Monthly Archives: March 2016

Bluehost DKIM (getting email working)

Yuck. In this day and age, if I’m paying someone to provide email service for me, I don’t understand why this isn’t automated. Maybe because many of my provider’s clients have multiple domains? Still, it should be automated for each domain.

Anyway, if you’re using Bluehost as your webserver and email provider (shared hosting, ie the cheapest plan), then you need to setup your email so that Yahoo, Hotmail, Gmail, and others don’t automatically flag emails from your domain (ie anybody@russandbecky.com) as SPAM. To do this, you need to setup DKIM (DomainKeys Identified Mail).

On the plus side, the setup is actually pretty simple:

  • Go to dkimcore.org, and create a public/private key pair. Just enter your domain, and press the “Generate” button. In a few moments, you’ll get a key pair. Keep this page open or saved, so you can grab the public key later.
  • Go to your domain management Web GUI, for Bluehost it will be something like https://my.bluehost.com/cgi/dm/zoneedit?domain=yourdomain.com
  • Look for a DNS TXT record (a key value pair), with “_domainkey” as the key. In my Bluehost setup, it already had a “_domainkey” record with “o=~” as the key, so I updated it with the public key generated by dkimcore.org.
  • dkimcore.org will spit out 3 formats for the public key. I found the easiest to use was the Tinydns Format, which had everything on one line. Just copy everything from “v=DKIM1;” to the first colon. You’ll notice that everything from that colon to the end of the line is not included in the other formats.
  • Now paste this value into the GUI for changing the TXT record for “_domainkey”

At this point you just have to wait “4 hours” (in my case only a few minutes) for the DNS records to update. dkimcore.org mentions something about attaching a token to each outgoing email, but the Bluehost support staff assured me that I didn’t have to do anything else.

Something that is confusing to me and friends I’ve talked to is that I didn’t have to do anything with the private key generated by dkimcore.org. Does Bluehost get it from them behind the scenes? That would be kinda sketchy. Is it not required for the system to work? Also sketchy.

Anyway, before I did this, when I checked the email headers to a yahoo acc/ount I get

Authentication-Results: mta1247.mail.bf1.yahoo.com  from=russandbecky.org; domainkeys=neutral (no sig);  from=russandbecky.org; dkim=temperror (key retrieval failed)

While after the changes I get:

Authentication-Results: mta1444.mail.bf1.yahoo.com from=russandbecky.org; domainkeys=neutral (no sig); from=russandbecky.org; dkim=pass (ok)

For comparison, when sending from a gmail account to yahoo, I get:

Authentication-Results: mta1340.mail.ne1.yahoo.com from=gmail.com; domainkeys=neutral (no sig); from=gmail.com; dkim=pass (ok)

Some related links:


2017-01-08 Update

I just got an email from Scott Cordon. Seems like something to try…

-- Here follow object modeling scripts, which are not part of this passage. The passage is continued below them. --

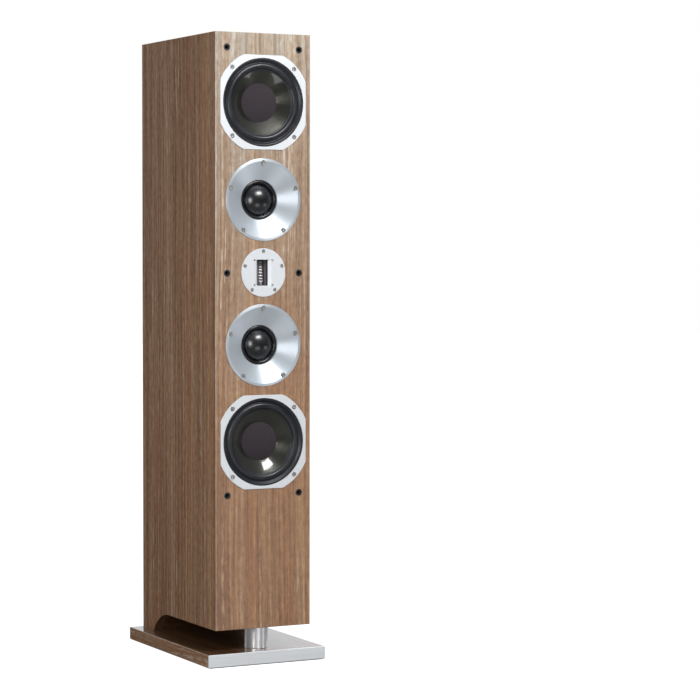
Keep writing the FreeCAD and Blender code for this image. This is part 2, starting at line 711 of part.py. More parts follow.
def mid_surround(height):
    """The half roll round the dome, with a flange that the faceplate clamps."""
    foot, top = DOME_RADIUS, MID_BACK
    return turned(
        height,
        (foot, top + 0.4), (foot + 0.5, top), ((36.6, top - 3.3), (40.2, top)), (46, top),
        (46, MID_PLATE_NEAR), (39.6, MID_PLATE_NEAR), (39.6, top + 0.3),
        ((36.6, top - 2.7), (33.6, top + 0.3)), (33.6, top + 1.2), (foot, top + 1.2),
    )


def mid_coil(height):
    """The aluminium former glued to the dome's foot, with its winding."""
    inner, wound = DOME_RADIUS - 0.4, DOME_RADIUS + 0.7
    return turned(
        height,
        (inner, DOME_FOOT), (DOME_RADIUS, DOME_FOOT), (DOME_RADIUS, DOME_FOOT + 1), (wound, DOME_FOOT + 1),
        (wound, DOME_FOOT + 8), (DOME_RADIUS, DOME_FOOT + 8), (DOME_RADIUS, DOME_FOOT + 10),
        (inner, DOME_FOOT + 10),
    )


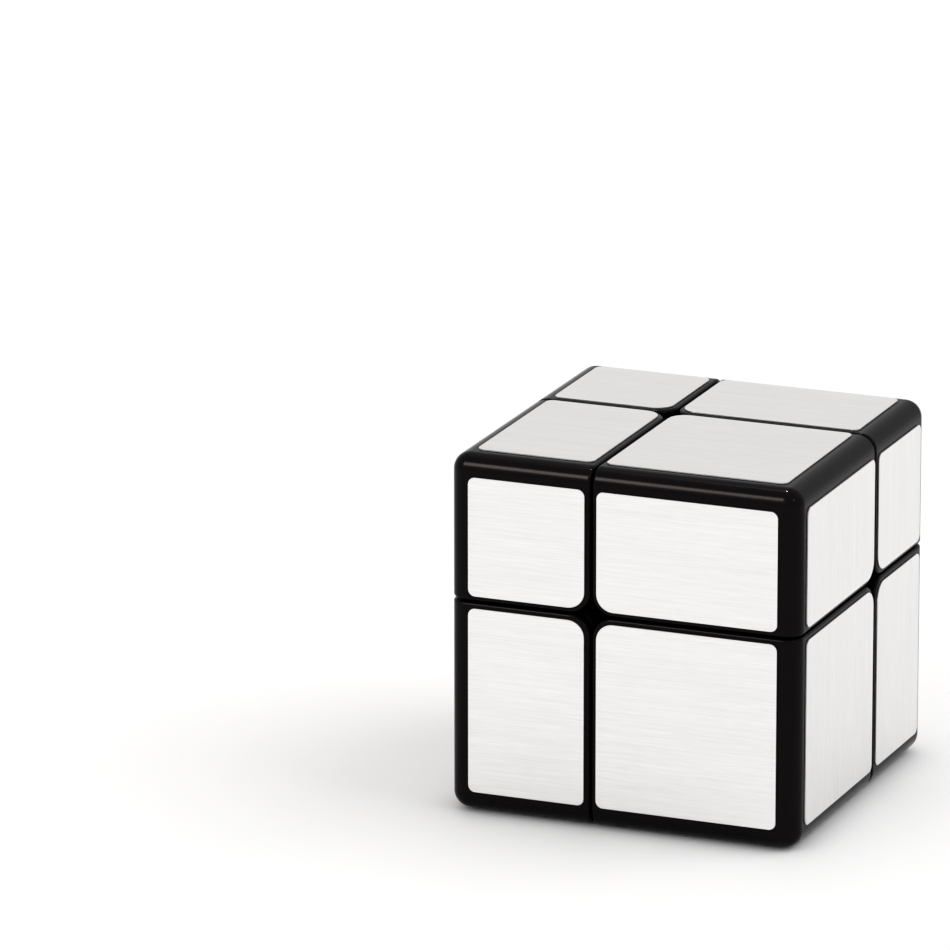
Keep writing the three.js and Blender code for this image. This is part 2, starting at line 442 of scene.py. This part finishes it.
def foil_outline(near, far):
    """Round-cornered rectangle, widest round at the crossing of the cuts, as (u, v) points."""
    corners = (
        (near[0], near[1], FOIL_CROSSING_CORNER, 1, 1, math.pi),
        (far[0], near[1], FOIL_CORNER, -1, 1, 1.5 * math.pi),
        (far[0], far[1], FOIL_CORNER, -1, -1, 0),
        (near[0], far[1], FOIL_CORNER, 1, -1, 0.5 * math.pi),
    )
    points = []
    for u, v, radius, to_u, to_v, start in corners:
        for k in range(CORNER_STEPS + 1):
            angle = start + k / CORNER_STEPS * math.pi / 2
            points.append((
                u + to_u * radius + radius * math.cos(angle),
                v + to_v * radius + radius * math.sin(angle)))
    return points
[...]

Very considerate of you to post your experiences with DKIM on your blog!
Appreciated; your tips page is also very good. I have used most of them
over the years.
Thank you!

I am also on Bluehost, have recently moved “up” to a VPS (lowest level)
because I can handle
linux admin — have been doing for a number of years.

Noted that you have derived a 1024-bit based key for your DKIM. That was
well-supported at one time.
I think gmail still insists on at least that level. However, most of the
world seems to be moving on to
2048-bit keys … and alas, they don’t fit (easily) within the protocol
designated in the DNS TXT record
which identifies you. Not even sure the libraries and MTAs can put
together the UDP packet’s 255-byte-limited
substrings for a long DKIM key. I suspect you might get it into one UDP
packet, but not necessarily into one string.
Two separate parts to the TXT record are needed, not sure about two UDP
packets…

But some people seem to be doing it… just wondered whether you ran
into anyone on Bluehost who is doing it?
By using 2048-bit keys, you can really lock in the power of cryptography
to use a key with a “chain” to validate
your identity — and have a totally verifyable identity chain.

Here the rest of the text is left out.